= National Organisation for Tobacco Eradication (India) =

Indian federation of non-governmental organisations

The National Organisation for Tobacco Eradication (NOTE) is an Indian federation of 20 non-governmental organisations that was founded during a meeting in Goa in 1992. The first national chairman was Sharad Vaidya, who retained this position until his death in 2000. Currently, the federation is chaired by Shekhar Salkar.

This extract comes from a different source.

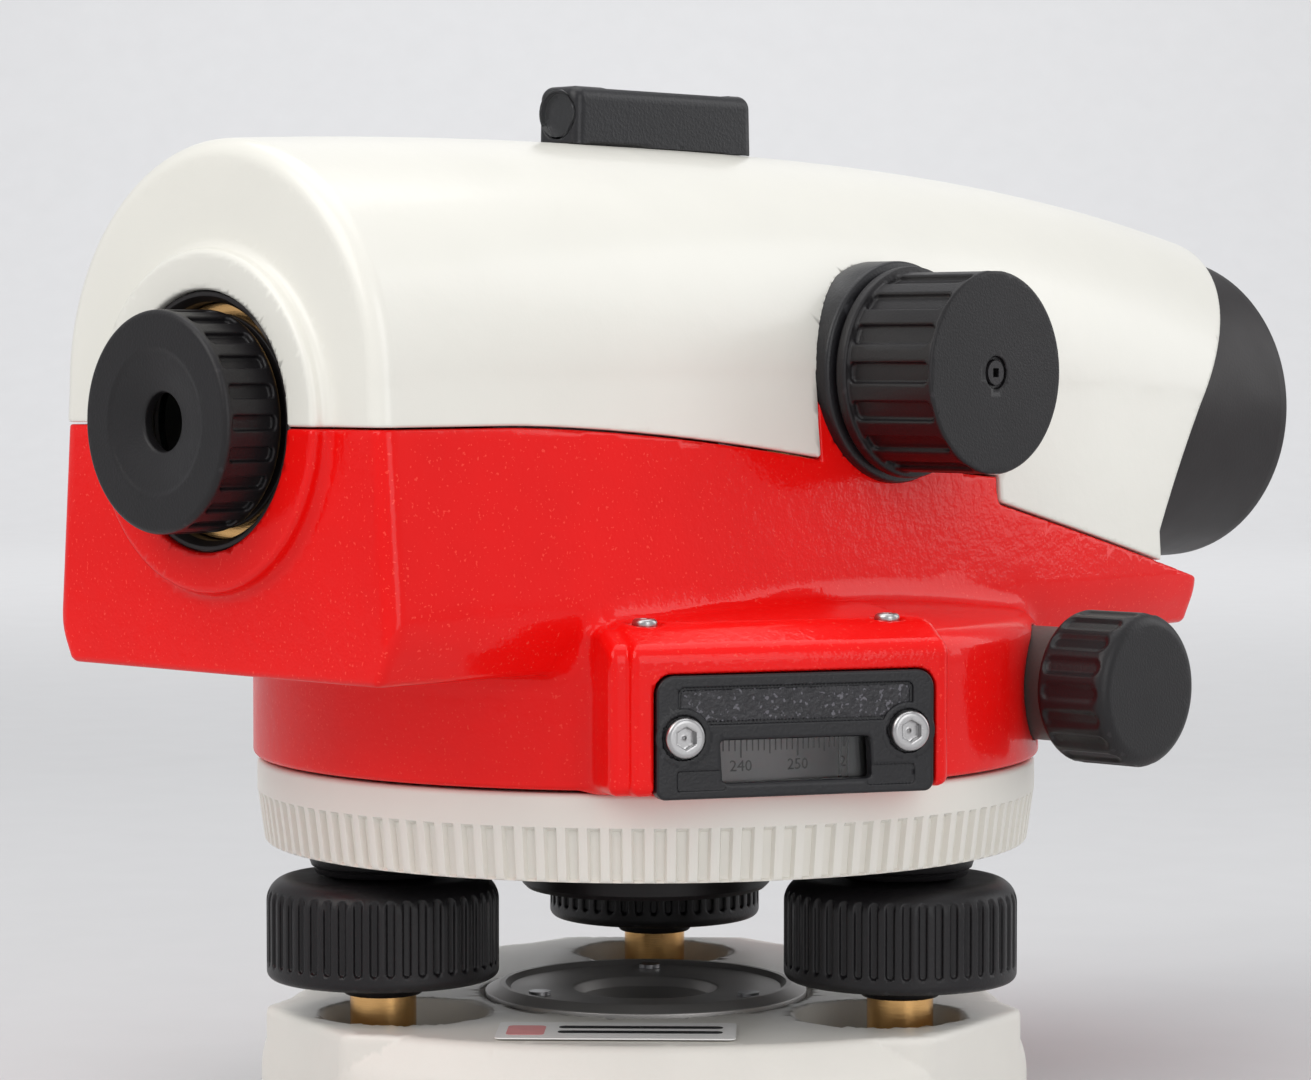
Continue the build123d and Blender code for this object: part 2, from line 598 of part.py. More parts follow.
def focusing_slide():
    # lens cell, and the rack that reaches back beside it to the pinion
    cell = tube_x(CELL_RADIUS, 11.5, 34, 48)
    arm = block(4, 27, -19.0, -14.6, RACK_Z - 3.4, RACK_Z - 0.2)
    link = block(24, 36, -17.5, -12.5, RACK_Z - 3.4, RACK_Z - 0.2)
    return cell + link + arm


def focusing_lens():
    return lens(38, 41, 11.5, -0.9, -0.9)


def focus_shaft():
    shaft = tube_y(FOCUS_SHAFT_RADIUS, 0, -FOCUS_SHAFT_END, -13.0, FOCUS_X, FOCUS_Z)
    return shaft + tube_y(PINION_RADIUS - 0.1, 0, -19.5, -13.5, FOCUS_X, FOCUS_Z)


def focus_bush():
    return tube_y(FOCUS_BUSH_RADIUS, FOCUS_SHAFT_RADIUS + RUNNING, -30.3, -22.0, FOCUS_X, FOCUS_Z)


def focus_knob():
    inner, face, grip = FOCUS_KNOB_INNER, FOCUS_KNOB_FACE, FOCUS_KNOB_RADIUS
    place = Pos(FOCUS_X, 0, FOCUS_Z) * Rot(90, 0, 0)
    knob = turned([(FOCUS_SHAFT_RADIUS, inner), (grip - 1, inner), (grip, inner + 1), (grip, face - 0.8),
                   (grip - 0.8, face), (PLUG_RADIUS, face), (PLUG_RADIUS, FOCUS_SHAFT_END),
                   (FOCUS_SHAFT_RADIUS, FOCUS_SHAFT_END)], place)
    cutters = flute_cutters(16, grip + 0.9, 1.6, 10.5, place * Pos(0, 0, (inner + face) / 2 - 0.6))
    return knob - cutters


def focus_knob_plug():
    plug_face = FOCUS_KNOB_FACE - 0.1
    plug = tube_y(PLUG_RADIUS, 0, -plug_face, -FOCUS_SHAFT_END, FOCUS_X, FOCUS_Z)
    return plug - Pos(FOCUS_X, -plug_face, FOCUS_Z) * Box(1.1, 1.6, 1.1)


# ---- compensator ----
COMP_X0 = -43.0
COMP_X1 = -11.0
PENDULUM_X = (COMP_X0 + COMP_X1) / 2
HANGER_Z = 108.0
PRISM_HALF = 7.0
PRISM_TOP_Z = 96.9


def compensator_frame():
    frame = block(COMP_X0, COMP_X1, -17, 17, 71.5, 74)
    for low, high in ((-17, -14.5), (14.5, 17)):
        frame += block(COMP_X0, COMP_X1, low, high, 74, 110)
    return frame + block(PENDULUM_X - 3, PENDULUM_X + 3, -17, 17, HANGER_Z, 110)


def fixed_prisms():
    prisms = []
    for x, reach in ((COMP_X0, 7.0), (COMP_X1, -7.0)):
        face = make_face(Polyline((x, 0, 82), (x + reach, 0, 82), (x, 0, 99), close=True))
        prisms.append(extrude(face, 14.4, dir=(0, 1, 0), both=True))
    return prisms


def pendulum_tapes():
    half = 0.15
    return [block(PENDULUM_X - half, PENDULUM_X + half, y - 1.5, y + 1.5, 99.6, HANGER_Z) for y in (-8, 8)]


def pendulum():
    body = block(PENDULUM_X - 5, PENDULUM_X + 5, -11, 11, PRISM_TOP_Z, 99.5)
    for side in (-1, 1):
        low, high = sorted((9.2 * side, 11 * side))
        body += block(PENDULUM_X - 2, PENDULUM_X + 2, low, high, 79.5, PRISM_TOP_Z + 0.1)
    return body + block(PENDULUM_X - 2, PENDULUM_X + 2, -11, 11, 79.5, 82)


def pendulum_prism():
    face = make_face(Polyline((PENDULUM_X - PRISM_HALF, 0, PRISM_TOP_Z), (PENDULUM_X, 0, PRISM_TOP_Z - 6.5),
                              (PENDULUM_X + PRISM_HALF, 0, PRISM_TOP_Z), close=True))
    return extrude(face, 9, dir=(0, 1, 0), both=True)


def damper_magnets():
    return [block(PENDULUM_X - 4, PENDULUM_X + 4, y - 2.5, y + 2.5, 74.0, 79.0) for y in (-8, 8)]


# ---- reticle and eyepiece ----
def reticle_mount():
    return tube_x(14.0, 8.0, -56, -50)


def reticle():
    return tube_x(8.0, 0, -54.0, -52.5)


def eyepiece_tube():
    # brass guide tube screwed into the rear wall
    tube = tube_x(EYEPIECE_BORE - 0.1, 9.3, -71.0, -66.0) + tube_x(12.0, 9.3, -66.1, -56.4)
    return tube + tube_x(GUIDE_RADIUS, 9.3, -75.8, -70.9)


def eyepiece_cell():
    # lens cell that slides in the guide tube without turning
    return tube_x(9.3 - RUNNING, 7.0, -74.5, -62.0)


def eyepiece_lenses():
    return [lens(-74.0, -72.0, 7.0, 0.0, 0.8), lens(-67.5, -64.5, 7.0, 0.8, 0.8)]


def eyepiece_knob():
    rear = -EYEPIECE_X
    bore = GUIDE_RADIUS + RUNNING
    place = Pos(0, 0, SIGHT_Z) * Rot(0, -90, 0)
    grip = EYEPIECE_KNOB_RADIUS
    outline = [(bore, 71.8), (grip - 0.5, 71.8), (grip, 72.4), (grip, rear - 1), (grip - 1, rear),
               (8.2, rear), (3.4, rear - 1.2), (3.4, rear - 2.4), (bore, rear - 2.4)]
    knob = turned(outline, place)
    cutters = flute_cutters(22, grip + 0.5, 1.0, 5.0, place * Pos(0, 0, 76.3))
    return knob - cutters


# ---- on the outside ----
def optical_sight():
    side = make_face(Polyline((-16.3, 0, 123.6), (-16.3, 0, 130.4), (-15.0, 0, 131.6), (15.0, 0, 131.6),
                              (16.2, 0, 130.2), (16.2, 0, 123.6), close=True))
    body = extrude(side, 3.6, dir=(0, 1, 0), both=True)
    body = fillet([e for e in body.edges().filter_by(Axis.X) if e.center().Z > 131], 2.2)
    body -= OUTER_BODY
    return body - tube_x(3.0, 0, -17, -13.5, 128.2)


def sight_lens():
    return tube_x(3.0, 0, -16.1, -13.5, 128.2)


LEVEL_X = 10.0
LEVEL_Y = 42.6
LEVEL_TOP_Z = 76.5
VIAL_RADIUS = 8.6


def level_screw_places():
    places = []
    for angle in (30, 150, 270):
        turn = math.radians(angle)
        places.append(Pos(LEVEL_X + 9.9 * math.cos(turn), LEVEL_Y + 9.9 * math.sin(turn), LEVEL_TOP_Z))
    return places


def level_housing():
    body = block(LEVEL_X - 12, LEVEL_X + 12, 28.4, LEVEL_Y + 5, 66.0, 69.5)
    body += tube_z(11.0, 0, 66.0, LEVEL_TOP_Z, LEVEL_X, LEVEL_Y)
    body -= tube_z(VIAL_RADIUS, 0, 70.5, 80, LEVEL_X, LEVEL_Y)
    for place in level_screw_places():
        body -= shank_hole(1.4, 3, place)
    return body - OUTER_BODY - drum_solid()


def circular_level():
    return tube_z(VIAL_RADIUS, 0, 70.5, 76.0, LEVEL_X, LEVEL_Y)


def level_mirror_arm():
    # bracket on the housing side that carries the mirror over the bubble
    arm = block(LEVEL_X - 9, LEVEL_X - 7.4, 28.0, LEVEL_Y + 4.5, 84.0, 88.0)
    arm += block(LEVEL_X + 7.4, LEVEL_X + 9, 28.0, LEVEL_Y + 4.5, 84.0, 88.0)
    return arm + block(LEVEL_X - 9, LEVEL_X + 9, 28.0, 31.6, 80.5, 92.0) - OUTER_BODY


def level_mirror():
    plate = Rot(-45, 0, 0) * Box(14.0, 17.0, 1.6)
    return Pos(LEVEL_X, LEVEL_Y - 1.0, 88.5) * plate


def level_adjusting_screws():
    return [pan_screw(1.4, 0.8, 3, place) for place in level_screw_places()]


# ---- write every node ----
PARTS = {
    "base_plate": base_plate,
    "thread_insert": thread_insert,
    "insert_screws": insert_screws,
    "foot_seats": foot_seats,
    "foot_retainers": foot_retainers,
    "dust_caps": dust_caps,
    "footscrew_bushes": footscrew_bushes,
    "levelling_head": levelling_head,
    "spindle": spindle,
    "spindle_nut": spindle_nut,
    "circle_ring": circle_ring,
    "graduated_circle": graduated_circle,
    "worm_wheel": worm_wheel,
    "drive_shaft": drive_shaft,
    "drive_bushes": drive_bushes,
    "lower_housing": lower_housing,
    "upper_cover": upper_cover,
    "cover_screws": cover_screws,
    "bearing_sleeve": bearing_sleeve,
    "window_plate": window_plate,
    "window_glass": window_glass,
    "window_screws": window_screws,
    "ledge_screws": ledge_screws,
    "objective_barrel": objective_barrel,
    "telescope_tube": telescope_tube,
    "focusing_slide": focusing_slide,
    "focusing_lens": focusing_lens,
    "focus_shaft": focus_shaft,
    "focus_bush": focus_bush,
    "focus_knob": focus_knob,
    "focus_knob_plug": focus_knob_plug,
    "compensator_frame": compensator_frame,
    "fixed_prisms": fixed_prisms,
    "pendulum_tapes": pendulum_tapes,
    "pendulum": pendulum,
    "pendulum_prism": pendulum_prism,
    "damper_magnets": damper_magnets,
    "reticle_mount": reticle_mount,
    "reticle": reticle,
    "eyepiece_tube": eyepiece_tube,
    "eyepiece_cell": eyepiece_cell,
    "eyepiece_lenses": eyepiece_lenses,
    "eyepiece_knob": eyepiece_knob,
    "optical_sight": optical_sight,
    "sight_lens": sight_lens,
    "level_housing": level_housing,
    "circular_level": circular_level,
    "level_mirror_arm": level_mirror_arm,
    "level_mirror": level_mirror,
    "level_adjusting_screws": level_adjusting_screws,
}

for name, make in PARTS.items():
    save(name, make())
for number in FEET:
    save(f"foot_{number}", foot(number))
    save(f"footscrew_knob_{number}", footscrew_knob(number))
save("foot_ball_3", foot_ball(3))
save("foot_balls_fixed", [foot_ball(1), foot_ball(2)])
save("drive_knobs", [drive_knob(-1), drive_knob(1)])
save("objective_lenses", [lens(99.5, 103.5, 19.4, 1.0, 1.6), lens(94.0, 97.0, 19.4, 0.0, -1.0)])
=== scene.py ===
import json
import math

import bpy
import numpy as np
import openvdb
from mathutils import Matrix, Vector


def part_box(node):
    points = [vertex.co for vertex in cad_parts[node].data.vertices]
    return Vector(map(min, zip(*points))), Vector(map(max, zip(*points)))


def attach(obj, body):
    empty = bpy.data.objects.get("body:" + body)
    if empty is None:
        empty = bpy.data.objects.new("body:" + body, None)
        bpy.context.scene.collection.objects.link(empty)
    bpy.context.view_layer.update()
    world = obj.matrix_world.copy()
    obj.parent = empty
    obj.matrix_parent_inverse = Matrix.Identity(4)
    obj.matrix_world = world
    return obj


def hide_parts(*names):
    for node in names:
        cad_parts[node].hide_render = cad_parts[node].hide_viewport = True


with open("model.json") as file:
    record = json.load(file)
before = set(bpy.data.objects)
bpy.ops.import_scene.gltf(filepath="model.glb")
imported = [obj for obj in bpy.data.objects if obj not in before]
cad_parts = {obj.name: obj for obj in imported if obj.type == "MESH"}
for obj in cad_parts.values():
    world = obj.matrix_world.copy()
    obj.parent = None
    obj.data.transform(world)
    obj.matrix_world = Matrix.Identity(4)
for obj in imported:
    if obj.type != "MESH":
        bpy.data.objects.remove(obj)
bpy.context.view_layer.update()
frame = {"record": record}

# Lengths in the fields below are millimetres in the row frame; objects are made in metres.
MM = 0.001


# ---------------------------------------------------------------- solid modelling with distance fields
def meet(a, b, r=0.0):
    """Where both fields are inside, with the edge rounded to radius r."""
    if r <= 0:
        return np.maximum(a, b)
    return np.minimum(np.maximum(a, b), -r) + np.hypot(np.maximum(a + r, 0), np.maximum(b + r, 0))


def join(a, b, r=0.0):
    """Both solids together, with a fillet of radius r between them."""
    return -meet(-a, -b, r)


def cut(a, b, r=0.0):
    """Solid a without solid b, with the edge rounded to radius r."""
    return meet(a, -b, r)


def slab(value, low, high):
    return np.abs(value - (low + high) / 2) - (high - low) / 2


def disc(u, v, w, radius, low, high, r=0.0):
    """Round disc or bar: u, v across, w along from low to high, ends rounded to r."""
    return meet(np.hypot(u, v) - radius, slab(w, low, high), r)


def cuboid(x, y, z, low, high, r=0.0):
    """Box with all its edges rounded to r."""
    dx, dy, dz = (slab(v, a + r, b - r) for v, a, b in zip((x, y, z), low, high))
    outside = np.sqrt(np.maximum(dx, 0) ** 2 + np.maximum(dy, 0) ** 2 + np.maximum(dz, 0) ** 2)
    return outside + np.minimum(np.maximum(dx, np.maximum(dy, dz)), 0) - r


def turned(x, y, angle):
    """Coordinates seen from a frame turned by angle degrees about Z."""
    c, s = math.cos(math.radians(angle)), math.sin(math.radians(angle))
    return x * c + y * s, y * c - x * s


def wedge_angle(u, v, count):
    """Angle from the middle of the nearest of count equal sectors, in radians."""
    step = 2 * math.pi / count
    return (np.arctan2(v, u) + step / 2) % step - step / 2


# Cells along the edge of a block: only the blocks that the surface may cross are worked out in full.
BLOCK = 8
BLOCKS_AT_ONCE = 2000
CORNER_STEPS = 5          # straight pieces in a rounded corner of an outline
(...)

NOTE has chapters in 7 states (Karnataka, Andhra Pradesh, Orissa, Bihar, Madhya Pradesh, Uttar Pradesh, and Goa) and has its headquarters in Goa. There are collaborating institutions and individuals in all Indian states.

== Aims and objectives ==
1. Networking and co-ordinating campaigns of various institutions and NGOs
2. Exerting pressure on the government for policy changes
3. Exposing and attacking the tobacco companies
4. Research into various aspects of campaigns and policies at the national level
5. Interaction with international bodies like WHO, UICC, World Bank, American Cancer Society etc. for mobilising international opinion towards a tobacco-free world

== Activities ==
NOTE's campaign is built on solid information about tobacco and its effects on health. NOTE analyses and assesses public policy, publications, journals, official reports, medical research, and the media. It makes this information available to members and collaborators.

Several papers and letters have been published under the auspices of NOTE (e.g., in BMJ, The Lancet, The New England Journal of Medicine, and The Journal of Indian Medical Association).
In August 2000, Dr Sharad Vaidya made a representation to the WHO Framework Convention on Tobacco Control.
NOTE continues to campaign against depiction of tobacco in the media.

NOTE produces a range of campaigning materials including video cassettes, audio cassettes, flip charts, booklets, posters, and stickers.
Through its activities, NOTE was able to bring about a change in the perception about tobacco in the general population and in 1997 the first anti-tobacco law was passed in Goa (The Goa Prohibition of Smoking and Spitting Act, 1997; Goa Act 5 of 1999). In the 10 years following the passing of this law, the morbidity and mortality from tobacco related diseases were reduced significantly.